Exercise directions
Make an exact copy of all the data.

Material
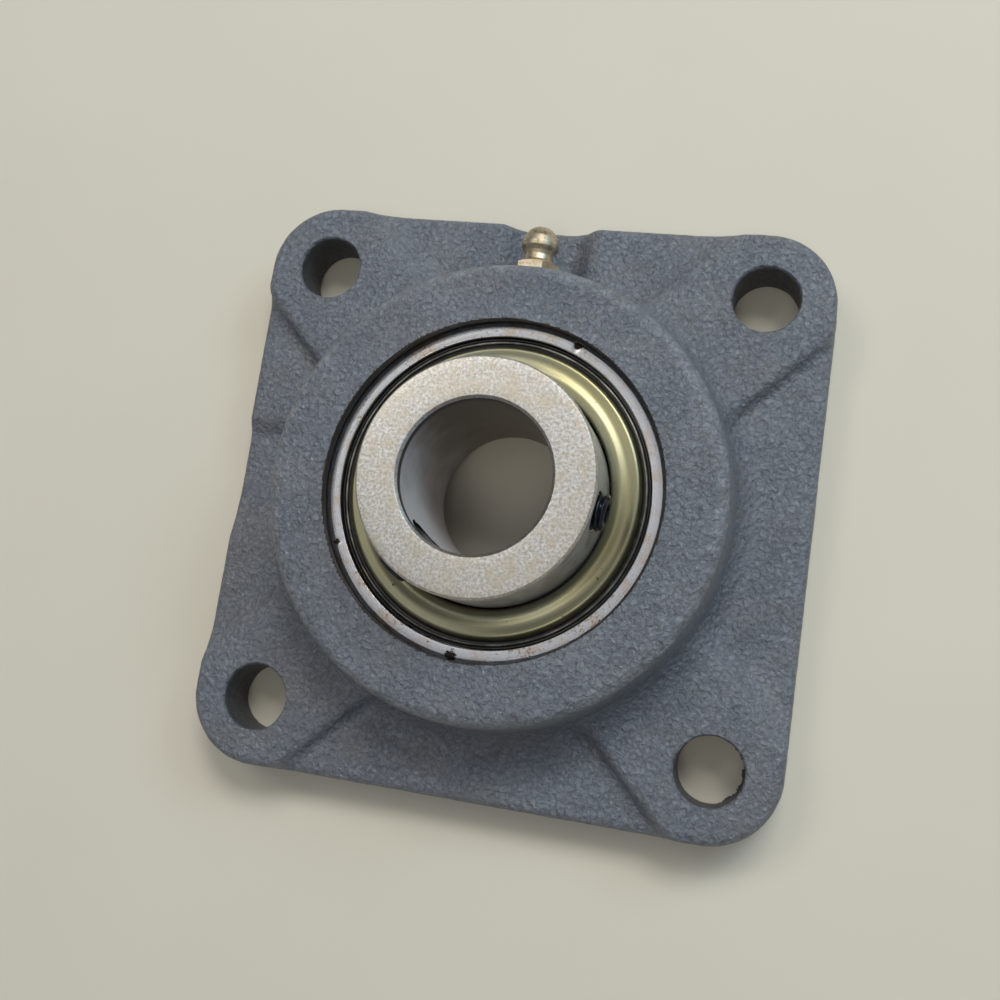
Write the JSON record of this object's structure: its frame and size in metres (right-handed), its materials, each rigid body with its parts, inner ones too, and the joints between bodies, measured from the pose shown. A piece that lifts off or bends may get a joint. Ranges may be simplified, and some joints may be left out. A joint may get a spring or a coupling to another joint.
{
  "type": "flange mount bearing",
  "caption": "Four-bolt square flange bearing: cast housing, self-aligning ball bearing insert with an extended inner ring, set screws and a grease fitting.",
  "frame": {"origin": "centre of the flange's mounting face, on the shaft axis", "axes": "+Z along the shaft axis, out of the mounting face towards the extended end of the inner ring; +Y towards the grease fitting; +X to the right seen from the front"},
  "size_m": [0.108, 0.108, 0.0363],
  "materials": {
    "cast_housing": "rough sand-cast",
    "ground_ring": "ground, with rust specks",
    "inner_ring_steel": "ground, lightly stained",
    "ball_steel": "polished",
    "pressed_steel": "bright pressed",
    "seal_rubber": "satin",
    "chromate_steel": "yellow zinc chromate, semi-gloss",
    "black_steel": "black oxide",
    "fitting_brass": "satin"
  },
  "bodies": {
    "frame": {"housing": "cast_housing", "grease_fitting_body": "fitting_brass", "grease_check_spring": "pressed_steel"},
    "check_ball": {"grease_check_ball": "ball_steel"},
    "insert": {"outer_ring": "ground_ring", "front_seal": "seal_rubber", "back_seal": "seal_rubber"},
    "shaft_ring": {"inner_ring": "inner_ring_steel", "front_flinger": "chromate_steel", "back_flinger": "chromate_steel"},
    "screw_1": {"set_screw_1": "black_steel"},
    "screw_2": {"set_screw_2": "black_steel"},
    "cage": {"cage_front": "pressed_steel", "cage_back": "pressed_steel", "cage_rivet_1": "pressed_steel", "cage_rivet_2": "pressed_steel", "cage_rivet_3": "pressed_steel", "cage_rivet_4": "pressed_steel", "cage_rivet_5": "pressed_steel", "cage_rivet_6": "pressed_steel", "cage_rivet_7": "pressed_steel", "cage_rivet_8": "pressed_steel", "cage_rivet_9": "pressed_steel"},
    "roller_1": {"ball_1": "ball_steel"},
    "roller_2": {"ball_2": "ball_steel"},
    "roller_3": {"ball_3": "ball_steel"},
    "roller_4": {"ball_4": "ball_steel"},
    "roller_5": {"ball_5": "ball_steel"},
    "roller_6": {"ball_6": "ball_steel"},
    "roller_7": {"ball_7": "ball_steel"},
    "roller_8": {"ball_8": "ball_steel"},
    "roller_9": {"ball_9": "ball_steel"}
  },
  "joints": [
    {"name": "align_tilt", "type": "hinge", "parent": "frame", "child": "insert", "pos_m": [0, 0, 0.0143], "axis": [1, 0, 0], "range_deg": [-3, 3]},
    {"name": "ring_spin", "type": "hinge", "parent": "insert", "child": "shaft_ring", "pos_m": [0, 0, 0.0143], "axis": [0, 0, 1], "continuous": true},
    {"name": "cage_spin", "type": "hinge", "parent": "insert", "child": "cage", "pos_m": [0, 0, 0.0143], "axis": [0, 0, 1], "continuous": true},
    {"name": "ball_1_spin", "type": "hinge", "parent": "cage", "child": "roller_1", "pos_m": [0, 0.023, 0.0143], "axis": [0, 0, 1], "continuous": true},
    {"name": "ball_2_spin", "type": "hinge", "parent": "cage", "child": "roller_2", "pos_m": [-0.01478, 0.01762, 0.0143], "axis": [0, 0, 1], "continuous": true},
    {"name": "ball_3_spin", "type": "hinge", "parent": "cage", "child": "roller_3", "pos_m": [-0.02265, 0.00399, 0.0143], "axis": [0, 0, 1], "continuous": true},
    {"name": "ball_4_spin", "type": "hinge", "parent": "cage", "child": "roller_4", "pos_m": [-0.01992, -0.0115, 0.0143], "axis": [0, 0, 1], "continuous": true},
    {"name": "ball_5_spin", "type": "hinge", "parent": "cage", "child": "roller_5", "pos_m": [-0.00787, -0.02161, 0.0143], "axis": [0, 0, 1], "continuous": true},
    {"name": "ball_6_spin", "type": "hinge", "parent": "cage", "child": "roller_6", "pos_m": [0.00787, -0.02161, 0.0143], "axis": [0, 0, 1], "continuous": true},
    {"name": "ball_7_spin", "type": "hinge", "parent": "cage", "child": "roller_7", "pos_m": [0.01992, -0.0115, 0.0143], "axis": [0, 0, 1], "continuous": true},
    {"name": "ball_8_spin", "type": "hinge", "parent": "cage", "child": "roller_8", "pos_m": [0.02265, 0.00399, 0.0143], "axis": [0, 0, 1], "continuous": true},
    {"name": "ball_9_spin", "type": "hinge", "parent": "cage", "child": "roller_9", "pos_m": [0.01478, 0.01762, 0.0143], "axis": [0, 0, 1], "continuous": true},
    {"name": "screw_1_travel", "type": "slide", "parent": "shaft_ring", "child": "screw_1", "axis": [-0.9903, 0.1392, 0], "range_m": [-0.001, 0.0022]},
    {"name": "screw_2_travel", "type": "slide", "parent": "shaft_ring", "child": "screw_2", "axis": [0.6157, 0.788, 0], "range_m": [-0.001, 0.0014]},
    {"name": "check_ball_lift", "type": "slide", "parent": "frame", "child": "check_ball", "axis": [0, -1, 0], "range_m": [0, 0.0008], "stiffness_N_per_m": 100, "springref_m": -0.002, "deforming": ["grease_check_spring"]}
  ],
  "couplings": [
    {"joint": "cage_spin", "follows": "ring_spin", "ratio": 0.39647},
    {"joint": "ball_1_spin", "follows": "ring_spin", "ratio": -2.3112},
    {"joint": "ball_2_spin", "follows": "ring_spin", "ratio": -2.3112},
    {"joint": "ball_3_spin", "follows": "ring_spin", "ratio": -2.3112},
    {"joint": "ball_4_spin", "follows": "ring_spin", "ratio": -2.3112},
    {"joint": "ball_5_spin", "follows": "ring_spin", "ratio": -2.3112},
    {"joint": "ball_6_spin", "follows": "ring_spin", "ratio": -2.3112},
    {"joint": "ball_7_spin", "follows": "ring_spin", "ratio": -2.3112},
    {"joint": "ball_8_spin", "follows": "ring_spin", "ratio": -2.3112},
    {"joint": "ball_9_spin", "follows": "ring_spin", "ratio": -2.3112}
  ]
}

Answer for the task
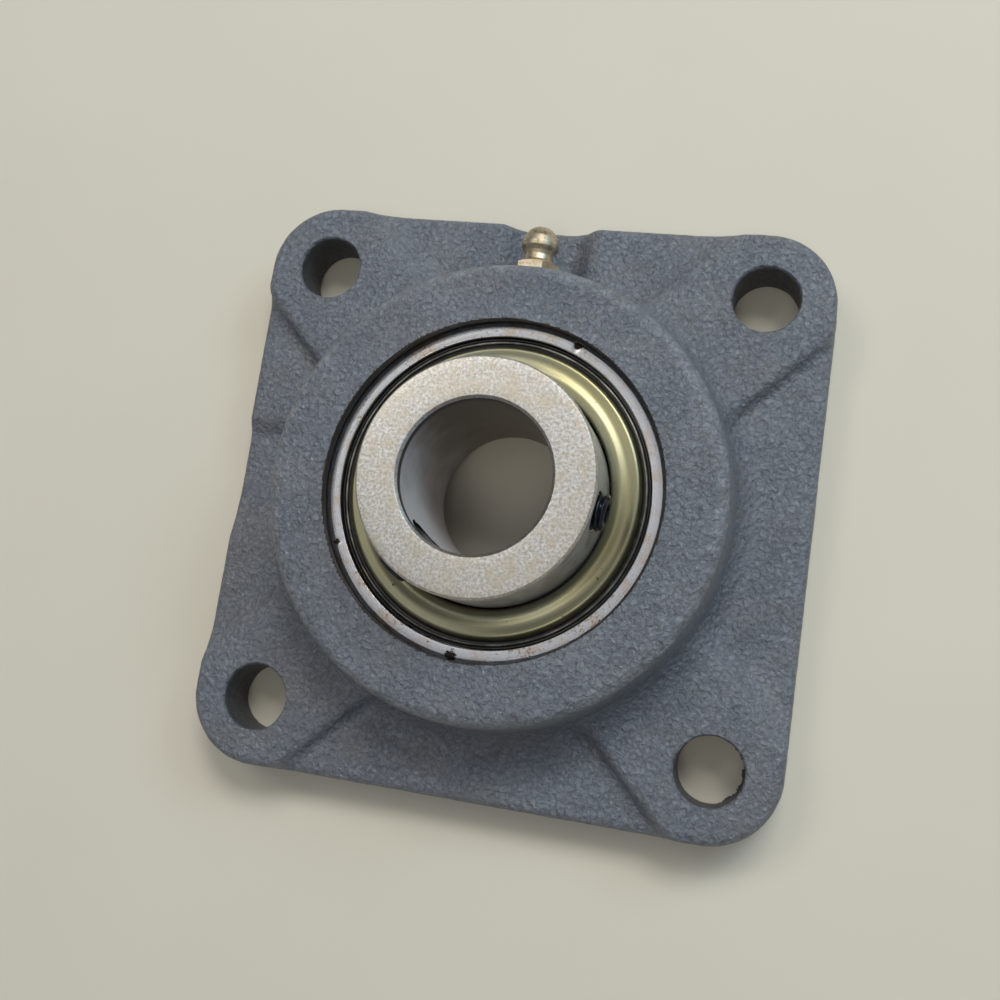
Write the JSON record of this object's structure: its frame and size in metres (right-handed), its materials, each rigid body with its parts, inner ones too, and the joints between bodies, measured from the pose shown. A piece that lifts off or bends may get a joint. Ranges may be simplified, and some joints may be left out. A joint may get a spring or a coupling to another joint.
{
  "type": "flange mount bearing",
  "caption": "Four-bolt square flange bearing: cast housing, self-aligning ball bearing insert with an extended inner ring, set screws and a grease fitting.",
  "frame": {"origin": "centre of the flange's mounting face, on the shaft axis", "axes": "+Z along the shaft axis, out of the mounting face towards the extended end of the inner ring; +Y towards the grease fitting; +X to the right seen from the front"},
  "size_m": [0.108, 0.108, 0.0363],
  "materials": {
    "cast_housing": "rough sand-cast",
    "ground_ring": "ground, with rust specks",
    "inner_ring_steel": "ground, lightly stained",
    "ball_steel": "polished",
    "pressed_steel": "bright pressed",
    "seal_rubber": "satin",
    "chromate_steel": "yellow zinc chromate, semi-gloss",
    "black_steel": "black oxide",
    "fitting_brass": "satin"
  },
  "bodies": {
    "frame": {"housing": "cast_housing", "grease_fitting_body": "fitting_brass", "grease_check_spring": "pressed_steel"},
    "check_ball": {"grease_check_ball": "ball_steel"},
    "insert": {"outer_ring": "ground_ring", "front_seal": "seal_rubber", "back_seal": "seal_rubber"},
    "shaft_ring": {"inner_ring": "inner_ring_steel", "front_flinger": "chromate_steel", "back_flinger": "chromate_steel"},
    "screw_1": {"set_screw_1": "black_steel"},
    "screw_2": {"set_screw_2": "black_steel"},
    "cage": {"cage_front": "pressed_steel", "cage_back": "pressed_steel", "cage_rivet_1": "pressed_steel", "cage_rivet_2": "pressed_steel", "cage_rivet_3": "pressed_steel", "cage_rivet_4": "pressed_steel", "cage_rivet_5": "pressed_steel", "cage_rivet_6": "pressed_steel", "cage_rivet_7": "pressed_steel", "cage_rivet_8": "pressed_steel", "cage_rivet_9": "pressed_steel"},
    "roller_1": {"ball_1": "ball_steel"},
    "roller_2": {"ball_2": "ball_steel"},
    "roller_3": {"ball_3": "ball_steel"},
    "roller_4": {"ball_4": "ball_steel"},
    "roller_5": {"ball_5": "ball_steel"},
    "roller_6": {"ball_6": "ball_steel"},
    "roller_7": {"ball_7": "ball_steel"},
    "roller_8": {"ball_8": "ball_steel"},
    "roller_9": {"ball_9": "ball_steel"}
  },
  "joints": [
    {"name": "align_tilt", "type": "hinge", "parent": "frame", "child": "insert", "pos_m": [0, 0, 0.0143], "axis": [1, 0, 0], "range_deg": [-3, 3]},
    {"name": "ring_spin", "type": "hinge", "parent": "insert", "child": "shaft_ring", "pos_m": [0, 0, 0.0143], "axis": [0, 0, 1], "continuous": true},
    {"name": "cage_spin", "type": "hinge", "parent": "insert", "child": "cage", "pos_m": [0, 0, 0.0143], "axis": [0, 0, 1], "continuous": true},
    {"name": "ball_1_spin", "type": "hinge", "parent": "cage", "child": "roller_1", "pos_m": [0, 0.023, 0.0143], "axis": [0, 0, 1], "continuous": true},
    {"name": "ball_2_spin", "type": "hinge", "parent": "cage", "child": "roller_2", "pos_m": [-0.01478, 0.01762, 0.0143], "axis": [0, 0, 1], "continuous": true},
    {"name": "ball_3_spin", "type": "hinge", "parent": "cage", "child": "roller_3", "pos_m": [-0.02265, 0.00399, 0.0143], "axis": [0, 0, 1], "continuous": true},
    {"name": "ball_4_spin", "type": "hinge", "parent": "cage", "child": "roller_4", "pos_m": [-0.01992, -0.0115, 0.0143], "axis": [0, 0, 1], "continuous": true},
    {"name": "ball_5_spin", "type": "hinge", "parent": "cage", "child": "roller_5", "pos_m": [-0.00787, -0.02161, 0.0143], "axis": [0, 0, 1], "continuous": true},
    {"name": "ball_6_spin", "type": "hinge", "parent": "cage", "child": "roller_6", "pos_m": [0.00787, -0.02161, 0.0143], "axis": [0, 0, 1], "continuous": true},
    {"name": "ball_7_spin", "type": "hinge", "parent": "cage", "child": "roller_7", "pos_m": [0.01992, -0.0115, 0.0143], "axis": [0, 0, 1], "continuous": true},
    {"name": "ball_8_spin", "type": "hinge", "parent": "cage", "child": "roller_8", "pos_m": [0.02265, 0.00399, 0.0143], "axis": [0, 0, 1], "continuous": true},
    {"name": "ball_9_spin", "type": "hinge", "parent": "cage", "child": "roller_9", "pos_m": [0.01478, 0.01762, 0.0143], "axis": [0, 0, 1], "continuous": true},
    {"name": "screw_1_travel", "type": "slide", "parent": "shaft_ring", "child": "screw_1", "axis": [-0.9903, 0.1392, 0], "range_m": [-0.001, 0.0022]},
    {"name": "screw_2_travel", "type": "slide", "parent": "shaft_ring", "child": "screw_2", "axis": [0.6157, 0.788, 0], "range_m": [-0.001, 0.0014]},
    {"name": "check_ball_lift", "type": "slide", "parent": "frame", "child": "check_ball", "axis": [0, -1, 0], "range_m": [0, 0.0008], "stiffness_N_per_m": 100, "springref_m": -0.002, "deforming": ["grease_check_spring"]}
  ],
  "couplings": [
    {"joint": "cage_spin", "follows": "ring_spin", "ratio": 0.39647},
    {"joint": "ball_1_spin", "follows": "ring_spin", "ratio": -2.3112},
    {"joint": "ball_2_spin", "follows": "ring_spin", "ratio": -2.3112},
    {"joint": "ball_3_spin", "follows": "ring_spin", "ratio": -2.3112},
    {"joint": "ball_4_spin", "follows": "ring_spin", "ratio": -2.3112},
    {"joint": "ball_5_spin", "follows": "ring_spin", "ratio": -2.3112},
    {"joint": "ball_6_spin", "follows": "ring_spin", "ratio": -2.3112},
    {"joint": "ball_7_spin", "follows": "ring_spin", "ratio": -2.3112},
    {"joint": "ball_8_spin", "follows": "ring_spin", "ratio": -2.3112},
    {"joint": "ball_9_spin", "follows": "ring_spin", "ratio": -2.3112}
  ]
}